My husband had died less than six months prior. It was the first time we were seeing each other, but she didn’t bring up my loss. It was hurtful.

Maybe this old colleague of mine was just a jerk, but I doubt it. I’m sure she just didn’t know what to say. Maybe – just maybe – she’d never had an example in front of her of someone who showed her how to talk about difficult subjects. Maybe no one had ever mentioned untimely death or great tragedy in front of her.

But certainly she’d been around someone who had been grieving at some point. This woman was in her 30s. My guess is she just hadn’t had an example of being forced to deal, head-on, with the discomfort that grief can bring.

This is why I have a problem with the survey question.
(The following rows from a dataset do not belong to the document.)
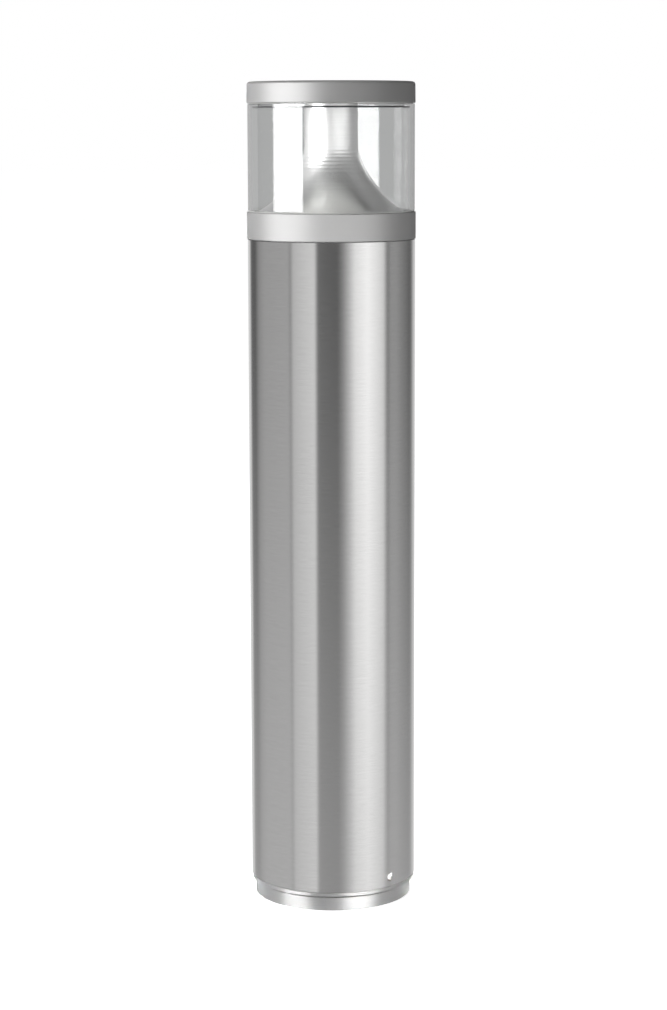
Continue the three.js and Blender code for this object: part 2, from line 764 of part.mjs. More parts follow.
// ---------- cap and light source ----------

const HUB_BOTTOM = 776.4; // underside of the cap's middle boss
const HUB_R = 22;
const CAP_ROOF = 785.5;
const CAP_BORE = GLASS_BORE - 0.1;
const carrierScrewAzimuths = threeAround(60);
function cap() {
  const draft = 0.2;
  const topR = CAP_R - draft;
  const profile = [
    [0, HUB_BOTTOM],
    [HUB_R, HUB_BOTTOM],
    [HUB_R, CAP_ROOF],
    [CAP_BORE, CAP_ROOF],
    [CAP_BORE, CAP_BOTTOM],
    [CAP_R - 0.5, CAP_BOTTOM],
    [CAP_R, CAP_BOTTOM + 0.5],
    ...arcPoints([topR - CAP_EDGE, CAP_TOP - CAP_EDGE], CAP_EDGE, 0, 90, 4),
    [0, CAP_TOP],
  ];
  const bossR = 4.5;
  const bosses = carrierScrewAzimuths.map((azimuth) =>
    rod(bossR, HUB_BOTTOM, CAP_ROOF + 1).translate(...polar(azimuth, TOP_SCREW_CIRCLE), 0),
  );
  const tappings = carrierScrewAzimuths.map((azimuth) =>
    rod(M3_HOLE_R, HUB_BOTTOM - 1, CAP_ROOF - 1).translate(...polar(azimuth, TOP_SCREW_CIRCLE), 0),
  );
  const through = capScrewAzimuths.map((azimuth) =>
    rod(M4_HOLE_R, HUB_BOTTOM - 1, CAP_TOP + 1).translate(...polar(azimuth, CAP_SCREW_CIRCLE), 0),
  );
  const sinks = capScrewAzimuths.map((azimuth) =>
    countersink(COUNTERSINK_R + GAP).translate(...polar(azimuth, CAP_SCREW_CIRCLE), CAP_TOP),
  );
  const leadSlot = block(-3, HUB_R + 2, -3, 3, HUB_BOTTOM - 1, CAP_ROOF - 1.5);
  return cut(join(turned(profile), ...bosses), ...tappings, ...through, ...sinks, leadSlot);
}

const COUNTERSINK_R = 4;
const COUNTERSINK_DEPTH = 2.3;
// The cone that a countersunk head leaves, with its wide end just above z = 0.
function countersink(radius) {
  const profile = [
    [0, -COUNTERSINK_DEPTH - GAP],
    [radius - COUNTERSINK_DEPTH, -COUNTERSINK_DEPTH - GAP],
    [radius, -GAP],
    [radius, 1],
    [0, 1],
  ];
  return turned(profile, 24);
}
place(lid, "cap", cap(), silverPaint);

function capScrew() {
  const length = 31;
  const shankR = 2;
  const profile = [
    [0, -length],
    [shankR, -length],
    [shankR, -COUNTERSINK_DEPTH],
    [COUNTERSINK_R, -GAP],
    [COUNTERSINK_R, 0],
    [0, 0],
  ];
  return cut(turned(profile, 24), rod(1.45, -2, 1, 6));
}
capScrewAzimuths.forEach((azimuth, i) => {
  const top = [...polar(azimuth, CAP_SCREW_CIRCLE), CAP_TOP - 0.2];
  place(lid, `cap_screw_${i + 1}`, capScrew(), screwSteel, top);
});

// The light source hangs in the cap: a carrier with the board under its plate, and a clear cover below.
const CARRIER_BOTTOM = 769.8;
const CARRIER_PLATE = 772.7; // underside of the plate, between the hub and the rim
const CARRIER_TOP = HUB_BOTTOM - GAP;
const CARRIER_R = 75;
const CARRIER_RIM_BORE = 70;
const CARRIER_BORE = 6.5;
const LED_LEAD_X = 34;
const LED_LEAD_R = 1.6;
function ledCarrier() {
  const hubR = HUB_R + 0.5;
  const profile = [
    [CARRIER_BORE, CARRIER_BOTTOM],
    [hubR, CARRIER_BOTTOM],
    [hubR, CARRIER_PLATE],
    [CARRIER_RIM_BORE, CARRIER_PLATE],
    [CARRIER_RIM_BORE, CARRIER_BOTTOM],
    [CARRIER_R, CARRIER_BOTTOM],
    [CARRIER_R, CARRIER_TOP],
    [CARRIER_BORE, CARRIER_TOP],
    [CARRIER_BORE, CARRIER_BOTTOM],
  ];
  const capScrewHoles = capScrewAzimuths.map((azimuth) =>
    rod(M4_HOLE_R, CARRIER_BOTTOM - 1, CARRIER_TOP + 1).translate(...polar(azimuth, CAP_SCREW_CIRCLE), 0),
  );
  const screwHoles = carrierScrewAzimuths.map((azimuth) =>
    rod(M3_HOLE_R, CARRIER_PLATE - 1, CARRIER_TOP + 1).translate(...polar(azimuth, TOP_SCREW_CIRCLE), 0),
  );
  const leadHole = rod(LED_LEAD_R + 0.8, CARRIER_PLATE - 1, CARRIER_TOP + 1).translate(LED_LEAD_X, 0, 0);
  return cut(turned(profile), ...capScrewHoles, ...screwHoles, leadHole);
}
place(lid, "led_carrier", ledCarrier(), castAluminium);

const carrierScrew = socketScrew(1.5, 11, 2.8, 2.4).rotateX(Math.PI);
carrierScrewAzimuths.forEach((azimuth, i) => {
  place(lid, `carrier_screw_${i + 1}`, carrierScrew, screwSteel, [
    ...polar(azimuth, TOP_SCREW_CIRCLE),
    CARRIER_PLATE - GAP,
  ]);
});

// The ring-shaped circuit board with its light-emitting chips on the underside.
const BOARD_TOP = CARRIER_PLATE - GAP;
const BOARD_BOTTOM = BOARD_TOP - 1.6;
const CHIPS = 12;
function ledBoard() {
  const half = 1.75;
  const circle = 44;
  const chipBottom = BOARD_BOTTOM - 0.8;
  const chip = block(-half, half, -circle - half, -circle + half, chipBottom, BOARD_BOTTOM + 0.5);
  const chips = Array.from({ length: CHIPS }, (_, i) => chip.clone().rotateZ((2 * Math.PI * i) / CHIPS));
  return join(ring(28, 60, BOARD_BOTTOM, BOARD_TOP, MEDIUM), ...chips);
}
place(lid, "led_board", ledBoard(), whiteBoard);

// A clear tray round the reflector's neck, pushed into the carrier's rim. A thin dark ring lies round its
// floor.
const COVER_BOTTOM = 764.8;
const COVER_FLOOR = 766.3; // upper face of the tray's floor
const COVER_R = 69.6;
function ledCover() {
  const wall = 1;
  const bore = NECK_R + 0.7;
  const top = CARRIER_PLATE - GAP;
  const profile = [
    [bore, COVER_BOTTOM],
    [COVER_R, COVER_BOTTOM],
    [COVER_R, top],
    [COVER_R - wall, top],
    [COVER_R - wall, COVER_FLOOR],
    [bore, COVER_FLOOR],
    [bore, COVER_BOTTOM],
  ];
  return turned(profile, MEDIUM);
}
place(lid, "led_cover", ledCover(), clear);
place(lid, "cover_frame", ring(COVER_R + GAP, 75.2, COVER_BOTTOM, COVER_FLOOR), blackPlastic);

const LED_PLUG_TOP = 741;
const ledLeadRoute = [
  [LED_LEAD_X, 0, BOARD_TOP + GAP],
  [LED_LEAD_X, 0, 777],
  [LED_LEAD_X - 4, 0, 780.3],
  [24, 0, 780.8],
  [8, 0, 780.5],
  [1.2, 0, 777],
  [0, 0, 768],
  [0, 0, LED_PLUG_TOP + GAP],
];
place(lid, "led_lead", cord(LED_LEAD_R, ledLeadRoute, 28), whitePlastic);
const ledPlug = block(-4, 4, -3, 3, SMALL_SOCKET_TOP + GAP, LED_PLUG_TOP);
place(lid, "led_plug", ledPlug, whitePlastic);

export default bollard;
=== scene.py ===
"""Bollard light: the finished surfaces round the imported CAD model, and a plain studio."""

import json
import math

import bmesh
import bpy
from mathutils import Matrix, Vector


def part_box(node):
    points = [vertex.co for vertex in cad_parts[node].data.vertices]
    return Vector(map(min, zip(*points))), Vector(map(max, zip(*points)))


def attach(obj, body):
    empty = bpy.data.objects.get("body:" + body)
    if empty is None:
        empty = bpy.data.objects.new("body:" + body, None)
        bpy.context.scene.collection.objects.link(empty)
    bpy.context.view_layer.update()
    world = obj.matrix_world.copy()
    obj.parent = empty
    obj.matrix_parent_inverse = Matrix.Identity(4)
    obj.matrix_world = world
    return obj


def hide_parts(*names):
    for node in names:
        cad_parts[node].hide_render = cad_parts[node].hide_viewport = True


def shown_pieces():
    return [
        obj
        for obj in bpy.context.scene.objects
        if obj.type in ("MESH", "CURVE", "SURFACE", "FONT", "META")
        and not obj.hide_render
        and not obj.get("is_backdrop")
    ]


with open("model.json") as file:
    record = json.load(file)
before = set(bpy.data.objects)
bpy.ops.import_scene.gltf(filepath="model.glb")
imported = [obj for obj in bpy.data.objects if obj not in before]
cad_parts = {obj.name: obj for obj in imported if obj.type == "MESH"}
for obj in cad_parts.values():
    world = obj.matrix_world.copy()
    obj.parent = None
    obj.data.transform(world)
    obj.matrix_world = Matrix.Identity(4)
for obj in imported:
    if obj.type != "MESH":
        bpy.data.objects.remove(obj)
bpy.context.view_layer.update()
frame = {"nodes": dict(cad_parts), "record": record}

MM = 0.001
scene = bpy.context.scene


# ---------- reading the frame ----------

def low_z(node):
    """Lowest height of a CAD node, in millimetres."""
    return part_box(node)[0][2] / MM


def high_z(node):
    """Highest height of a CAD node, in millimetres."""
    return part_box(node)[1][2] / MM


def radius(node):
    """Outer radius of a turned CAD node, in millimetres."""
    low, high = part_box(node)
    return (high[0] - low[0]) / 2 / MM


def centre(node):
    """Middle of a CAD node's box, in millimetres."""
    low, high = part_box(node)
    return [(a + b) / 2 / MM for a, b in zip(low, high)]


# ---------- materials ----------

class Nodes:
    """A short way to write a Principled material's nodes."""

    def __init__(self, name):
        self.material = bpy.data.materials.new(name)
        self.material.use_nodes = True
        self.tree = self.material.node_tree
        self.shader = self.tree.nodes["Principled BSDF"]
        self.place = self.add("ShaderNodeTexCoord").outputs["Object"]

    def add(self, kind, **settings):
        node = self.tree.nodes.new(kind)
        for key, value in settings.items():
            setattr(node, key, value)
        return node

    def link(self, source, target):
        self.tree.links.new(source, target)
        return target

    def feed(self, target, value):
        """Links an output, or sets a plain value."""
        if isinstance(value, bpy.types.NodeSocket):
            self.link(value, target)
        else:
            target.default_value = value

    def shade(self, **inputs):
        for key, value in inputs.items():
            self.feed(self.shader.inputs[key.replace("_", " ").title().replace("Ior", "IOR")], value)

    def math(self, operation, a, b=0.0, c=0.0):
        node = self.add("ShaderNodeMath", operation=operation)
        for socket, value in zip(node.inputs, (a, b, c)):
            self.feed(socket, value)
        return node.outputs[0]

    def mixed(self, a, share, b):
        """A share of a, and b for the rest."""
        return self.math("ADD", self.math("MULTIPLY", a, share), self.math("MULTIPLY", b, 1 - share))

    def stretched(self, scale, place=None):
        """The object's own coordinates, scaled by three factors."""
        node = self.add("ShaderNodeVectorMath", operation="MULTIPLY")
        self.feed(node.inputs[0], place or self.place)
        node.inputs[1].default_value = scale
        return node.outputs[0]

    def noise(self, scale, detail=2.0, vector=None, roughness=0.5):
        node = self.add("ShaderNodeTexNoise")
        self.feed(node.inputs["Vector"], vector or self.place)
        node.inputs["Scale"].default_value = scale
        node.inputs["Detail"].default_value = detail
        node.inputs["Roughness"].default_value = roughness
        return node.outputs["Fac"]

    def span(self, value, low, high, from_low=0.0, from_high=1.0):
        """Maps a value from one range to another."""
        node = self.add("ShaderNodeMapRange")
        for socket, given in zip(node.inputs, (value, from_low, from_high, low, high)):
            self.feed(socket, given)
        return node.outputs[0]

    def tint(self, factor, dark, light):
        node = self.add("ShaderNodeMix", data_type="RGBA")
        self.feed(node.inputs["Factor"], factor)
        self.feed(node.inputs[6], (*dark, 1.0))
        self.feed(node.inputs[7], (*light, 1.0))
        return node.outputs[2]

    def bump(self, height, strength, distance):
        node = self.add("ShaderNodeBump")
        self.feed(node.inputs["Height"], height)
        node.inputs["Strength"].default_value = strength
        node.inputs["Distance"].default_value = distance
        self.link(node.outputs["Normal"], self.shader.inputs["Normal"])

    def round_the_axis(self):
        """(azimuth, height) as a vector: x is the angle in radians, y is z in metres."""
        parts = self.add("ShaderNodeSeparateXYZ")
        self.link(self.place, parts.inputs[0])
        angle = self.math("ARCTAN2", parts.outputs["X"], self.math("MULTIPLY", parts.outputs["Y"], -1.0))
        joined = self.add("ShaderNodeCombineXYZ")
        self.link(angle, joined.inputs["X"])
        self.link(parts.outputs["Z"], joined.inputs["Y"])
        return joined.outputs[0]


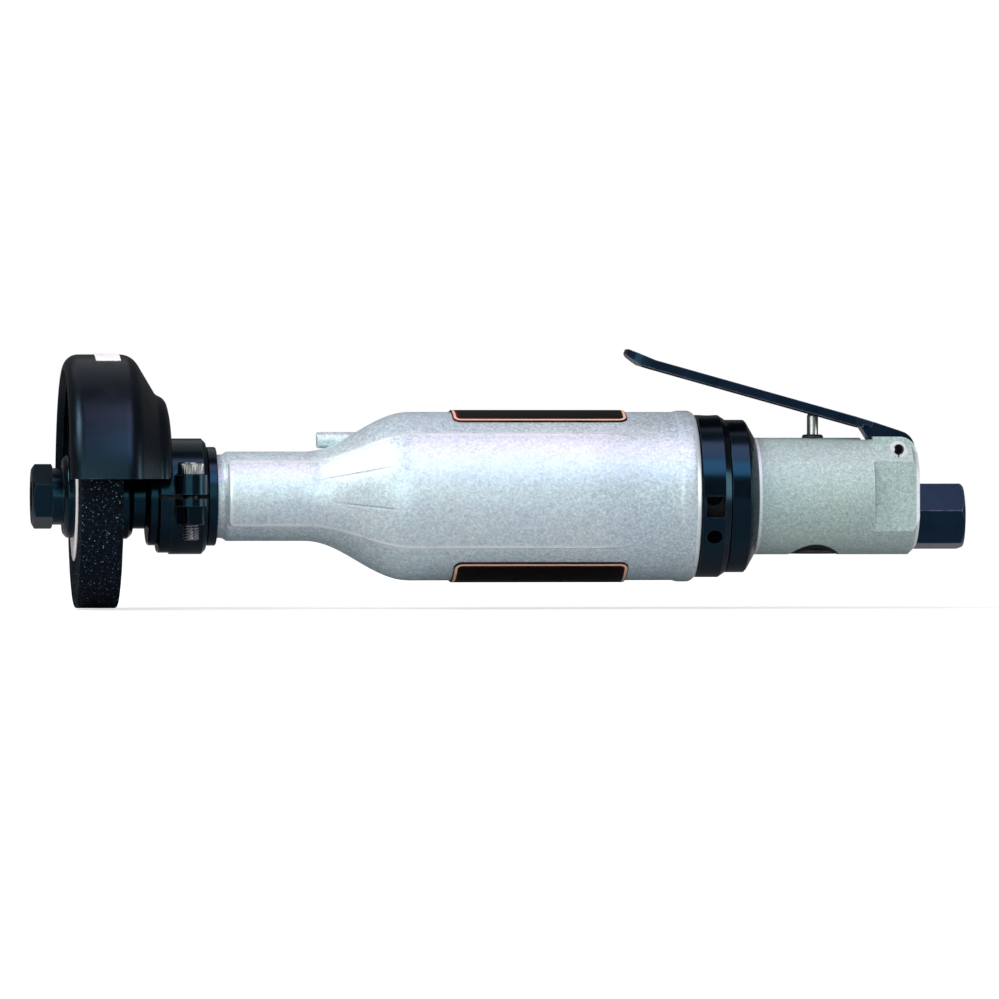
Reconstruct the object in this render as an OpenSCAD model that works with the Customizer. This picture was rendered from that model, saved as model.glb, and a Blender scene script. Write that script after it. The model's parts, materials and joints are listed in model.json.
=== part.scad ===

Not because it asks about consistency and reliability – those things are important. But because it implies that in order to be a consistent and reliable teacher, you need to leave the outside world behind.

This survey was created by a survey company. My school didn’t make it up, and in fact, my school is great about asking teachers to deal with difficult subjects, including topics like race relations, gender dynamics and historic discrimination. They love when we talk about issues in the news. And I’ve been supported whenever I’ve chosen to discuss my grief with my students.

But surveys like this, made up by people I’ll never meet, show a problem that persists in education. Don’t share who you are. Don’t tell students about the real issues in your life. Continue on as though everything is okay, and then students will have the best learning experience possible.

But I think our students need to see our whole selves. Not just so they can connect with us, but also so that they don’t become that woman: the one who is too uncomfortable to bring up the death of my husband. The one who would rather avoid an uncomfortable situation than face it head-on.

My job is to teach history and government. But it’s also to show students what it means to go through a major life event in a human way. That may mean I am not always chipper. That may mean that I cry at times. That may mean that I talk about Shawn when we’re talking about important people in our lives.

I’m consistent. I’m reliable. And I’m also affected by outside-of-school problems. All of this makes me who I am, and I think it makes me a better teacher when I can thoughtfully and carefully share some of my life with my students.

10 Replies to “Unaffected”

  1. I get where you are coming from. I had someone close to me at work die but total crickets from a lot of people! I was hurt, offended and angry by it.

    In a teacher-student relationship, there is a power differential. They are a captive audience. So I hope your school encourages students to express their feelings about their losses and their feelings about you talking about yours.

    1. I hear the critique in this comment, I do. I think your point is important perspective to remember. I hope my point of the blog post came through, however. Teachers don’t need to share everything – and shouldn’t share everything! But we can also teach students that it’s okay to be human, to share bits of our lives, and to show them how to get through hard parts. I know that many students have shared more with me this year because they know I’m a teacher who understands pain and is willing to sit with them through it. But I’m also lucky to work in a place where students are encouraged to push back, ask questions, and talk about things they may not like going on in their classrooms or with their teachers. So, this may not be the answer for every school – but it works at mine. And I know my own children have been comforted when they see their teachers struggling through hardship (in an appropriate way) and know that they are not the only ones that are living imperfect lives.

  2. Well, you are consistent and reliable – consistently and reliably human. That humanity is what makes you the teacher you are, and you teach lessons far more important than the Mexican political system.

    1. Thanks! 🙂

  3. 100% agree with Henry!

  4. I remember when a teacher at school had died over the weekend in a horrendous car accident (she was pregnant). The whole school was sort of stunned on Monday, and one of my teachers broke down crying and had to leave class. We were early teens, and no one really knew how to react, but his moment of humanity has stayed with me. It’s a great lesson that adults are people, too, and they set the tone and teach young people how to react to situations they have no experience with at that point in their lives.

    1. Thank you so much for sharing this. What a terrible time that must have been – and I’m so glad you could see real human emotion then too.

  5. […] support their argument in writing or analyze the Constitution in a debate? This stuff is important. But it’s not all of what I do in class. Trying to describe a student’s overall growth is much more […]

  6. I teach in an elementary school and the school counselor talked to both my class and my daughter’s class before we returned about what they could say and do to help us after the loss of my husband. I was so touched by this and it was such an important conversation to have with kids who may not know how to react.

    1. Yes – I love that counselors do this! It wasn’t always like this, and I think in many schools it still isn’t. But my own kids’ school has been wonderful and my school has also been great. Because what we do as teachers isn’t just about teaching them to read and write correct thesis statements, as I know you know.